Calvert Foundation began when the founders of Calvert Investments, a pioneering socially responsible mutual fund company, decided to see if they could find a way to funnel more capital into low-income areas across the US and around the world, and joined with the Ford, MacArthur, and Mott Foundations to make it happen, says Calvert Foundation vice president of investment partnerships, Justin Conway.

As Conway recalls, “From day one, it was, ‘How can we create a financial institution that has a real social justice mission and is able to get this capital to work in communities?’”

So in 1995, they set up Calvert Foundation as a nonprofit investment firm to help bridge the gap between those who want their money to be a part of something good and the organizations doing the good.

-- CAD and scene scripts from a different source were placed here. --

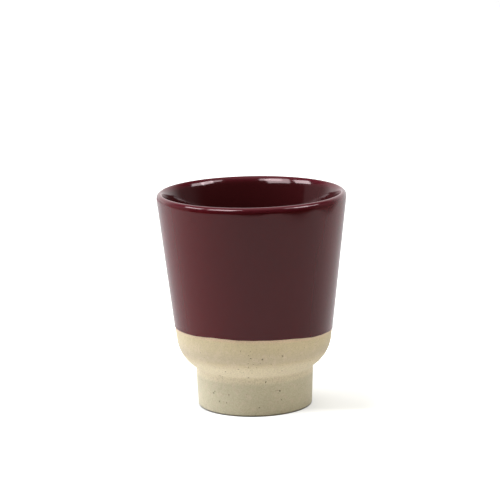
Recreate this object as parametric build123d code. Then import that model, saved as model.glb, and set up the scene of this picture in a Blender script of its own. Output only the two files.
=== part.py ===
from build123d import *
import os
from math import cos, radians, sin, sqrt, tan

# A handleless stoneware cup on a tall foot, in millimetres, +Z up.
# The origin is on the axis, in the plane that the foot rests on.
# The front is -Y. Angles are in degrees.

# Cup over all, glaze included
cup_height = 91.5
rim_radius = 40.0
wall_flare = 6.6

# Lip, and the bow below it that bends the wall inside from the lip's flare to its own, glaze included
lip_outer_width = 1.7
lip_outer_height = 2.6
lip_inner_width = 2.3
lip_inner_height = 3.6
lip_inner_flare = 18.0
inner_bow_radius = 85.0

# Bowl, bare clay
turn_radius = 15.5
inner_flare = 7.0
inner_turn_radius = 11.0
floor_thickness = 5.0

# Foot ring: how far it stands in from the wall above it, and how much it narrows to its base
foot_height = 16.0
foot_setback = 6.66
foot_taper = 0.7
foot_top_wall = 5.3
foot_base_wall = 4.0
foot_fillet = 2.1
foot_outer_edge = 1.0
foot_inner_edge = 0.7

# Glaze: its thickness, the round of its lower edge, and the tilted line that the cup was dipped to
glaze_coat = 0.25
glaze_edge = 0.12
dip_height = 33.6
dip_rise_left = 1.7
dip_rise_front = 2.8

# Weight of the middle control point that makes a Bezier curve a quarter of an ellipse
quarter_share = sqrt(1 / 2)


def up_wall(lean):
    """A unit step up a wall that leans outwards by this angle."""
    return Vector(sin(radians(lean)), cos(radians(lean)))


def to_axis(step):
    """The unit normal of a step up a wall, on the axis's side."""
    return Vector(-step.Y, step.X)


def rim_point():
    """Where the glazed wall meets the round of the lip."""
    return Vector(rim_radius, cup_height - lip_outer_height)


def foot_top():
    """The outer corner of the foot ring's seat, set back from the wall's line."""
    wall_drop = rim_point().Y - foot_height
    return Vector(rim_radius - wall_drop * tan(radians(wall_flare)) - foot_setback, foot_height)


def foot_base():
    """The outer corner of the foot ring's base, before it is rounded."""
    return Vector(foot_top().X - foot_taper, 0)


def arc(centre, start, end):
    """The short arc about a centre from start to end."""
    across = (start - centre) + (end - centre)
    middle = centre + across.normalized() * (start - centre).length
    return ThreePointArc(start, middle, end)


def lip_round(crest, wall_top, step):
    """The round of the lip, level at its crest and in line with the wall below it."""
    corner = wall_top + step * ((crest.Y - wall_top.Y) / step.Y)
    return Bezier(crest, corner, wall_top, weights=[1, quarter_share, 1])


def crest_point(coat):
    """The top of the lip, with this much glaze on the clay."""
    return Vector(rim_radius - lip_outer_width, cup_height - glaze_coat + coat)


def fillet_centre():
    """Centre of the hollow round between the foot's wall and the bowl's underside."""
    step = (foot_top() - foot_base()).normalized()
    return foot_top() - to_axis(step) * foot_fillet


def turn_centre():
    """Centre of the underside's round, which touches the wall inside and the fillet outside."""
    step = up_wall(wall_flare)
    inset = turn_radius + glaze_coat
    start = rim_point() + to_axis(step) * inset
    gap = start - fillet_centre()
    reach = turn_radius + foot_fillet
    along = gap.dot(step)
    return start - step * (along - sqrt(along**2 - gap.dot(gap) + reach**2))


def outside(coat):
    """The bowl's outside from the crest to the fillet, with this much glaze on the clay."""
    step = up_wall(wall_flare)
    inward = to_axis(step)
    wall_top = rim_point() + inward * (glaze_coat - coat)
    centre = turn_centre()
    wall_base = centre - inward * (turn_radius + coat)
    turn_end = centre + (fillet_centre() - centre).normalized() * (turn_radius + coat)
    return [
        lip_round(crest_point(coat), wall_top, step),
        Line(wall_top, wall_base),
        arc(centre, wall_base, turn_end),
    ]


def inside(coat):
    """The bowl's inside from the crest to the axis, with this much glaze on the clay."""
    lip_step, step = up_wall(lip_inner_flare), up_wall(inner_flare)
    lip_inward, inward = to_axis(lip_step), to_axis(step)
    lining_top = crest_point(glaze_coat) - Vector(lip_inner_width, lip_inner_height)
    bow_top = lining_top - lip_inward * (glaze_coat - coat)
    bow_centre = lining_top - lip_inward * inner_bow_radius
    wall_top = bow_centre + inward * (inner_bow_radius - glaze_coat + coat)
    clay_floor = foot_height + floor_thickness
    start = bow_centre + inward * (inner_bow_radius - glaze_coat + inner_turn_radius)
    centre = start - step * ((start.Y - clay_floor - inner_turn_radius) / step.Y)
    wall_base = centre - inward * (inner_turn_radius - coat)
    floor_edge = centre - Vector(0, inner_turn_radius - coat)
    return [
        lip_round(crest_point(coat), bow_top, lip_step),
        arc(bow_centre, bow_top, wall_top),
        Line(wall_top, wall_base),
        arc(centre, wall_base, floor_edge),
        Line(floor_edge, (0, floor_edge.Y)),
    ]


def turned(*edges):
    """The solid that a closed outline of radius and height makes about the axis."""
    return revolve(Plane.XZ * make_face(edges), axis=Axis.Z)


def skin(face):
    """A coat of glaze between the clay and the finished surface of one face of the bowl."""
    clay, finished = face(0), face(glaze_coat)
    ends = [Line(clay[0] @ 0, finished[0] @ 0), Line(clay[-1] @ 1, finished[-1] @ 1)]
    return turned(*clay, *finished, *ends)


def make_bowl():
    """The thrown bowl, with the flat seat of the foot ring under it."""
    outer, inner = outside(0), inside(0)
    seat_centre = Vector(0, foot_height)
    hollow = arc(fillet_centre(), outer[-1] @ 1, foot_top())
    underside = [hollow, Line(foot_top(), seat_centre)]
    return turned(*outer, *underside, Line(seat_centre, inner[-1] @ 1), *inner)


def make_foot_ring():
    """The foot ring: a short tube with a tapered wall, its resting edges rounded."""
    recess_top = foot_top() - Vector(foot_top_wall, 0)
    recess_base = foot_base() - Vector(foot_base_wall, 0)
    section = make_face(Polyline(foot_base(), foot_top(), recess_top, recess_base, close=True))
    for end, edge in ((-1, foot_outer_edge), (0, foot_inner_edge)):
        corner = section.vertices().sort_by(Axis.Y)[:2].sort_by(Axis.X)[end]
        section = fillet(corner, edge)
    return revolve(Plane.XZ * section, axis=Axis.Z)


def make_outer_glaze():
    """The dipped coat, which ends at the tilted dip line in a rounded edge."""
    rise = (tan(radians(dip_rise_left)), tan(radians(dip_rise_front)), 1)
    dip_line = Plane(origin=(0, 0, dip_height), z_dir=rise)
    coat = split(skin(outside), bisect_by=dip_line, keep=Keep.TOP)
    cut_face = coat.faces().filter_by(dip_line)[0]
    return fillet(cut_face.outer_wire().edges(), glaze_edge)


def make_liner_glaze():
    """The poured coat inside, which meets the dipped coat on the crest of the lip."""
    return skin(inside)


sub_parts = {
    "bowl": make_bowl,
    "foot_ring": make_foot_ring,
    "outer_glaze": make_outer_glaze,
    "liner_glaze": make_liner_glaze,
}

os.makedirs("parts", exist_ok=True)
for name, make in sub_parts.items():
    export_step(make(), f"parts/{name}.step")
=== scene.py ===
import random
from math import atan2, cos, hypot, pi, radians, sin, sqrt, tan

import bpy
from mathutils import Matrix, Vector
from mathutils.kdtree import KDTree


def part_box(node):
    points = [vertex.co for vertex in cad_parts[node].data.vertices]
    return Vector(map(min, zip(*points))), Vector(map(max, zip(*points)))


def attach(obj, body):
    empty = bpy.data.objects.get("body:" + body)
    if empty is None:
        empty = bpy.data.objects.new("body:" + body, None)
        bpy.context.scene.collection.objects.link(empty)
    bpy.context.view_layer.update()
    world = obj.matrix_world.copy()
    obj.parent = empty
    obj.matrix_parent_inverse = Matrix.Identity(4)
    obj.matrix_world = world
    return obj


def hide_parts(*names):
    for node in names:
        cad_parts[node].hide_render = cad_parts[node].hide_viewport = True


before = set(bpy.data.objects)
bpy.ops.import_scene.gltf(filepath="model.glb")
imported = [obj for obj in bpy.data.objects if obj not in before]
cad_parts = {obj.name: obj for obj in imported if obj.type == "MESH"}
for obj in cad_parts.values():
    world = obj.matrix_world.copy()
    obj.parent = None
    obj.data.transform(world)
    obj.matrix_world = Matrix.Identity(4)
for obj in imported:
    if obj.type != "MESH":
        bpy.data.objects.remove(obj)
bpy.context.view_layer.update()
random.seed(7)

# A handleless stoneware cup on a tall foot, in metres, +Z up, its front towards -Y.
# The dipped glaze, the poured glaze, the bowl and the foot ring are each turned from an outline.

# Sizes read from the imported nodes
cup_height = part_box("outer_glaze")[1].z
crest_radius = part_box("liner_glaze")[1].x
glaze_coat = cup_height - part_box("bowl")[1].z
clay_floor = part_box("liner_glaze")[0].z
foot_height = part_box("foot_ring")[1].z
foot_top_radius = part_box("foot_ring")[1].x

# Bowl: the wall, the lip and the rounds inside and outside. The rim is a hair inside the solid's.
rim_radius = 0.03999
wall_flare = radians(6.6)
lip_outer_height = 0.0026
lip_inner_width = 0.0023
lip_inner_height = 0.0036
lip_inner_flare = radians(18.0)
inner_bow_radius = 0.0850
turn_radius = 0.0155
inner_flare = radians(7.0)
inner_turn_radius = 0.0110

# Foot ring
foot_taper = 0.0007
foot_top_wall = 0.0053
foot_base_wall = 0.0040
foot_fillet = 0.0021
foot_outer_edge = 0.0010
foot_inner_edge = 0.0007

# Lower edge of the dipped glaze: its tilted line and its bead
dip_height = 0.03335
dip_rise_left = radians(1.7)
dip_rise_front = radians(2.8)
bead_thickness = 0.00032
bead_nose = 0.00022
bead_swell = 0.0013
bead_sink = 0.00004

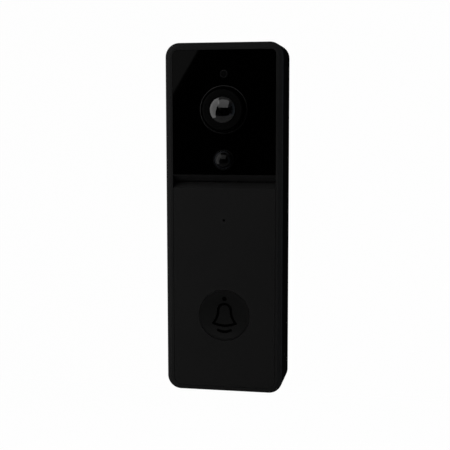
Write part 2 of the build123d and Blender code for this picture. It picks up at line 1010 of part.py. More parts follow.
with BuildPart() as pir_bezel:
    disc(flange_back, bezel_front, pir_radius, z=pir_level)
    chamfer(pir_bezel.faces().sort_by(Axis.Y)[0].edges(), pir_chamfer)
    disc(flange_back, web, pir_radius + pir_flange, z=pir_level)
    bore(flange_back, bezel_front, pir_radius - pir_wall, z=pir_level)
save(pir_bezel, "pir_bezel")

pir_back = camera_board_front + pir_lift
pir_shoulder = bezel_front + pir_dome_rise

with BuildPart() as pir_lens:
    disc(pir_back, pir_shoulder, pir_dome_radius, z=pir_level)
    dome(pir_shoulder, face + pir_dome_proud, pir_dome_radius, z=pir_level)
    bore(pir_back, pir_shoulder, pir_dome_radius - pir_dome_wall, z=pir_level)
    dome(
        pir_shoulder,
        face + pir_dome_proud - pir_dome_wall,
        pir_dome_radius - pir_dome_wall,
        z=pir_level,
        mode=Mode.SUBTRACT,
    )
save(pir_lens, "pir_lens")

with BuildPart() as pir_sensor:
    block(
        camera_board_front,
        camera_board_front + pir_base_thickness,
        span(0, pir_base_width),
        span(pir_level, pir_base_width),
    )
    can_back = camera_board_front + pir_base_thickness
    disc(can_back, pir_back + pir_can_entry, pir_can_radius, z=pir_level)
save(pir_sensor, "pir_sensor")


# ---------------------------------------------------------------- bell button

flange_front = panel_seat - thread_clearance
cap_back = flange_front - button_flange_thickness
seal_back = web - seal_web
post_back = seal_back + post_standoff
dish_span = button_radius - button_rim
dish_sphere = (dish_span**2 + button_dish**2) / (2 * button_dish)
sign_back = face - button_dish - sign_depth - cut_margin


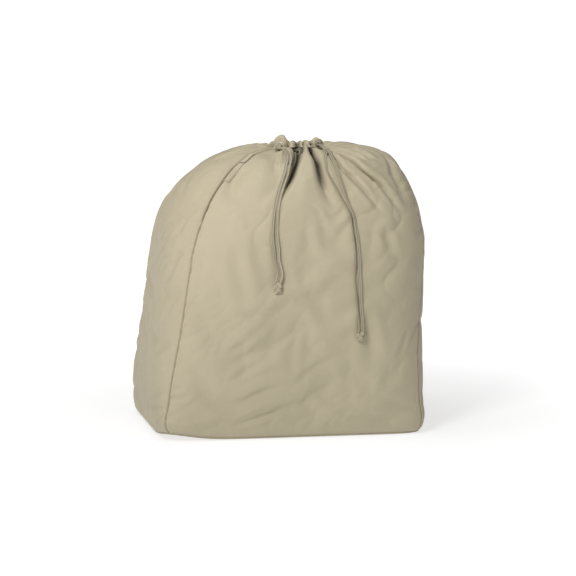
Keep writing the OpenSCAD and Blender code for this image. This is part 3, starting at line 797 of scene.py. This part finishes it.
def knot_mesh(name, c, nrm, down, seed, size=10.2):
    """Overhand stopper knot with two short cut ends, pressed flat against the bag."""
    g = np.random.default_rng(seed)
    a = np.linspace(0, 2 * np.pi, 97)[:-1]
    x = np.sin(a) + 2 * np.sin(2 * a)
    y = np.cos(a) - 2 * np.cos(2 * a)
    z = -np.sin(3 * a)
    nrm = unit(np.asarray(nrm, float)); down = unit(np.asarray(down, float) - np.dot(down, nrm) * nrm)
    acr = np.cross(nrm, down)
    tilt = math.radians(14 + 10 * g.uniform(-1, 1))
    x, y = x * math.cos(tilt) - y * math.sin(tilt), x * math.sin(tilt) + y * math.cos(tilt)
    Q = c + (x / 3.0 * (size - 3.2))[:, None] * acr + (y / 3.0 * (size - 3.0))[:, None] * down + (z * 2.7)[:, None] * nrm
    Q = np.concatenate([Q, Q[:2]])
    T, U, V = frames_along(Q, nrm)
    parts = []
    k = np.linspace(0, 2 * np.pi * 9, len(Q))
    parts.append(tube(name + "_a", Q, 2.35, 3.45, nrm, sides=14, power=2.3, cap=False,
                      bumps=0.05 * np.sin(k)))
    for sgn in (-1, 1):
        e = [c + acr * sgn * 1.5 + down * 3.5 + nrm * 0.5, c + acr * sgn * 3.0 + down * 8.0 + nrm * 0.9,
             c + acr * sgn * 3.9 + down * 9.8 - nrm * 0.6, c + acr * sgn * (4.4 + g.uniform(0, 1)) + down * (11.6 + g.uniform(-1, 1)) - nrm * 1.8]
        E = spline(np.array(e), 7)
        parts.append(tube(name + "_e%d" % sgn, E, 1.5, np.linspace(3.2, 3.7, len(E)), nrm, sides=12, power=3.0))
    # the wraps filling the middle
    M = spline(np.array([c - down * 7.5 + acr * 2.2, c - down * 2 - acr * 1.2 + nrm * 1.6, c + down * 3 + acr * 1.8 + nrm * 1.2, c + down * 7 - acr * 0.5]), 8)
    parts.append(tube(name + "_m", M, 2.2, 3.3, nrm, sides=14, power=2.4))
    return join_meshes(name, parts)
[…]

Calvert Foundation is a certified community development financial institution (CDFI), which aims to use its investments to economically lift up low- and middle-income areas through community investing.

Community investing is a socially responsible investing strategy that puts investor dollars into building up areas that are often underserved by traditional banks. Community investing dollars may provide fair loans for low-income people to buy a home, start a business, or obtain a college education, enabling them to lift themselves up economically.

Since 1995, over 15,000 investors have invested over $1 billion into Calvert Foundation to support hundreds of sustainable-development nonprofits and social enterprises on the ground in 60 countries and throughout the US. Calvert Foundation disperses the money as loans to advance local solutions to critical challenges in their communities.

The Foundation’s flagship investment vehicle is the Community Investment Note, and its key benefit is that it makes community investing easy: People may invest in the Note for as little as $20 online and through their brokerage accounts.

Investors may choose the cause they want to support— from women’s empowerment to affordable housing—as well as a number of domestic and international places. They can choose their investment term (from 1-10 years) and how much interest their Note will earn (from 0-3 percent). Since the foundation’s inception, over 13,000 people have invested in the Notes.

“It’s one of the ways where individuals with as little as 20 dollars and institutions that are investing tens of millions of dollars can, through our risk-mitigated structure, have a high impact in low-income communities,” says Conway.

For example, investments in the Note supported a loan to IFF, a Midwestern CDFI, which then assisted Beyond Housing, a nonprofit working to build affordable housing, strengthen health and human services, and build community engagement in Pagedale, MO, a low-wealth community of color near St. Louis. Overseas, Note investors helped Healthpoint Services, a sustainable social business enterprise in India’s Punjab region, provide low-cost clean water, wireless Internet access, and health care to those in poverty.

Conway says that the Foundation lowers investor risk by investing in a diverse pool of carefully vetted community development institutions and having layers of reserves to protect against losses. To date, Calvert Foundation boasts a 100 percent repayment rate to Note investors.

The Foundation has created a number of investing opportunities, including its Ours to Own program and its Women Investing in Women Initiative (WIN-WIN).

Launched in 2014, Ours to Own allows investors to support unmet needs in cities they care about, including Denver and Minneapolis, with more cities to be added in the future.

Says Conway, “We wanted to provide a vehicle for people in larger cities in the US to support local organizations and projects there … and that’s been a real success.”

In 2012, Calvert Foundation started the WIN-WIN program to help people invest in and support organizations and projects in the US and internationally that empower women and girls, says Conway. Investments into WIN-WIN have already been instrumental in building a new center for Girls Inc. in downtown Oakland, for example.

Conway, whose first job out of college was with Green America’s Community Investing program, says that investors can rest assured that their money has a positive impact when invested through Calvert Foundation: “I get to work directly with investors and financial advisors, and I get to see the money move.”

And, he says, it moves from vastly different sources, because the Notes’ low minimum investment means that people from a variety of financial backgrounds, as well as organizations and nonprofits that want to support great causes, can get involved.

“Whether it’s a foundation trying to figure out how to do its first program-related investments, or an individual who says, ‘Hey, I’m thinking about how my dollars can have more purpose,’ Calvert Foundation is [a powerful] way to do it,” he says.